The rule applies to reporting for financial statements for 2017 and later, meaning the first official glimpse of the numbers will come in spring 2018.

Although Glassdoor is not the first to publish estimated CEO pay ratios, the company said it has collected “thousands” of salary reports over the years from employees to encourage pay transparency in the workplace, giving it a “unique window into worker pay.”

It’s unclear whether the various studies on CEO pay have influenced public or shareholder opinion, experts say.

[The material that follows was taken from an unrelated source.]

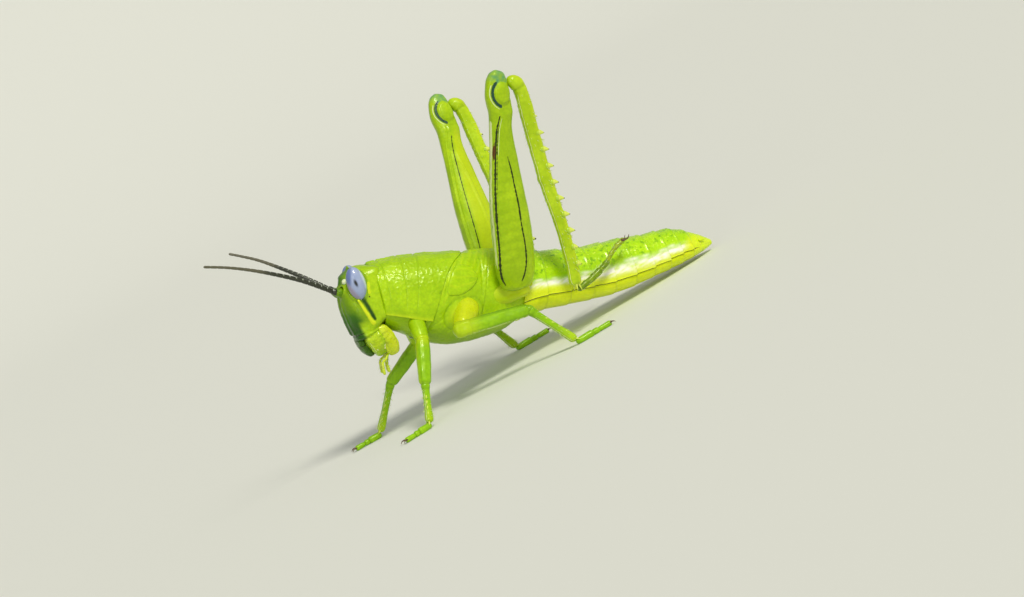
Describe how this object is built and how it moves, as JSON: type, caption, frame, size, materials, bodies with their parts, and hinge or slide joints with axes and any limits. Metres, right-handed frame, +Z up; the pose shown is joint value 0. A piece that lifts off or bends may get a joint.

But the ratio alone may not say everything about the pay difference, said Robert Jackson Jr., a professor at Columbia Law School.

Investors should also look at the compensation ratio in relation to other information, such as performance disclosures, he said.

“Most Americans don’t mind so much when CEOs make a lot of money if they perform,” Jackson said. “What bothers them is if they get paid when they fail, and this ratio alone doesn’t tell you anything about that.”

Glassdoor’s information is not exactly what the SEC will require. While Glassdoor used SEC proxy statement filings to determine CEO compensation information, which is publicly disclosed, the company relied on its employee surveys to calculate total compensation for employees. Only companies with 30 or more Glassdoor employee surveys were included on its list.

Workers often underreport bonuses and stock options in these surveys since many do not know or do not remember their nonsalary compensation, Glassdoor said. This means their total pay is probably underreported, which can drive the pay ratio up.

The salary reports also might not represent the full distribution of jobs at the company, Glassdoor said, which makes it impossible to ensure that all positions are represented when calculating median pay.

The company based its analysis on 441 large, publicly traded companies listed in the Standard & Poor’s 500 index.